New Virginia law could force closing of abortion clinics

When the calendar turns to 2012, a new law goes into effect in Virginia that will impact the health care of women.

The law adds restrictions to abortion clinics and could make it far more difficult for women to get an abortion.

Many abortion clinics across Virginia could be forced to shut down under stringent new regulations. Governor Bob McDonnell approved the stricter standards, but pro-choice activists say they're nothing more than a political ploy.

Planned Parenthood of Falls Church is one of Virginia's 120 abortion clinics that must meet new rules on staffing levels, medical supplies and even architectural standards.

David Christensen with the pro-life organization, Family Research Council in D.C., says the regulations approved this week are aimed at protecting women's health.

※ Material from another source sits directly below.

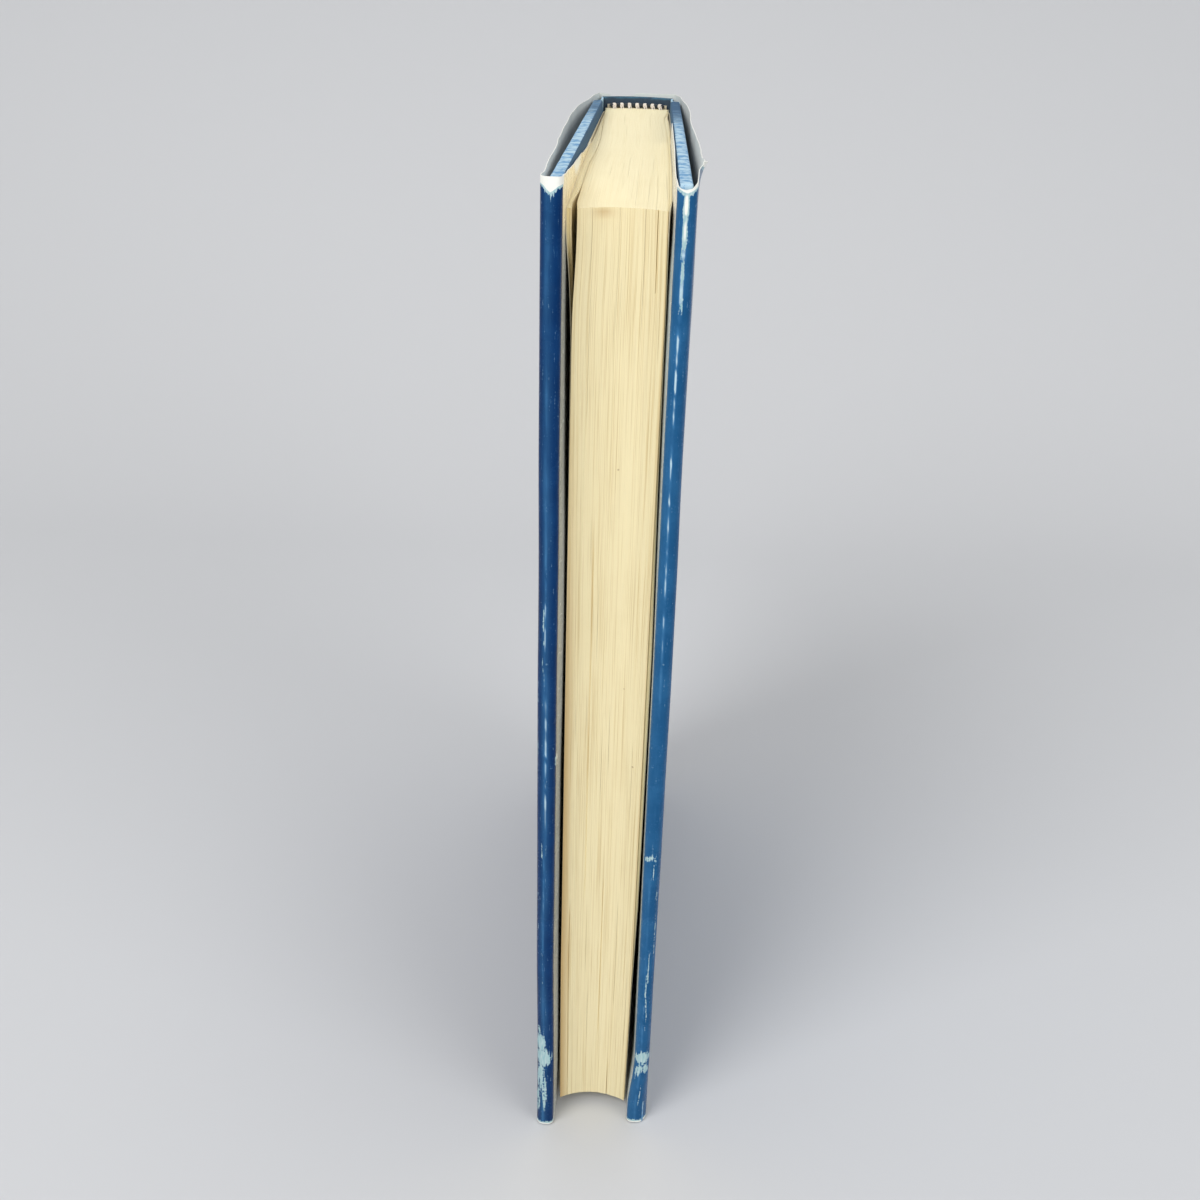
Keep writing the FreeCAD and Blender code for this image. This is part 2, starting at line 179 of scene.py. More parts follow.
# ---------------------------------------------------------------- meshes
def as_object(name: str, points: Grid, faces: Grid, chart: Grid, zones: Grid,
              materials: Sequence[bpy.types.Material], sharp_deg: float = 38.0,
              fields: dict[str, Grid] | None = None) -> bpy.types.Object:
    """Make a mesh object from millimetre points.

    Args:
        name: The piece's name.
        points: Points, one row each, in millimetres.
        faces: Four point numbers a row, counter-clockwise from outside.
        chart: Two flat coordinates, in metres, for each face corner.
        zones: The material's place for each face.
        materials: The materials that zones refer to.
        sharp_deg: Edges that turn more than this are sharp.
        fields: Named values, one a point, that the finishes read.

    Returns:
        The object, linked to the scene.
    """
    mesh = bpy.data.meshes.new(name)
    mesh.from_pydata((points * MM).tolist(), [], faces.tolist())
    layer = mesh.uv_layers.new(name=SHEET_MAP)
    layer.data.foreach_set("uv", np.asarray(chart, np.float32).reshape(-1))
    for material in materials:
        mesh.materials.append(material)
    mesh.polygons.foreach_set("material_index", np.asarray(zones, np.int32))
    mesh.polygons.foreach_set("use_smooth", np.ones(len(faces), bool))
    for label, values in (fields or {}).items():
        attribute = mesh.attributes.new(label, "FLOAT", "POINT")
        attribute.data.foreach_set("value", np.asarray(values, np.float32))
    mesh.update()
    mesh.set_sharp_from_angle(angle=math.radians(sharp_deg))
    thing = bpy.data.objects.new(name, mesh)
    bpy.context.scene.collection.objects.link(thing)
    return thing


def grid_normals(face: Grid) -> Grid:
    """Return unit normals of a grid of points, rows by columns."""
    normal = np.cross(np.gradient(face, axis=0), np.gradient(face, axis=1))
    return normal / np.maximum(np.linalg.norm(normal, axis=2, keepdims=True), 1e-12)


def grid_quads(index: Grid) -> Grid:
    """Return the quads of a grid of point numbers, one row each."""
    quads = np.stack([index[:-1, :-1], index[1:, :-1], index[1:, 1:], index[:-1, 1:]], axis=-1)
    return quads.reshape(-1, 4)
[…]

"Well, we don't think women's health should be sacrificed on the altar of the pro-abortion agenda and should have less safety measures than veterinary clinics and health spas," he says.

Pro-choice activist Tarina Keene says this is all about politics.

"I can tell you right now, this has nothing to do with women's health and safety," she says.

Keene says there is not a single abortion clinic in Virginia that can meet the new standards that regulate, among other things, the width of hallways, the exact location of bathrooms, and even the number of parking spaces.

And Keene says it's the many lower income women who depend on these facilities that will pay the price.

"They won't have access to family planning or low cost birth control or to pre and post natal care they count on or even their annual exams," Keene says.

ABC7 talked with Virginians about the new regulations and got some very different opinions.

Right now abortion clinics are regulated the same as cosmetic surgery centers, dentist's offices and Lasik eye surgery facilities. Under the new rules they would be regulated the same as hospitals.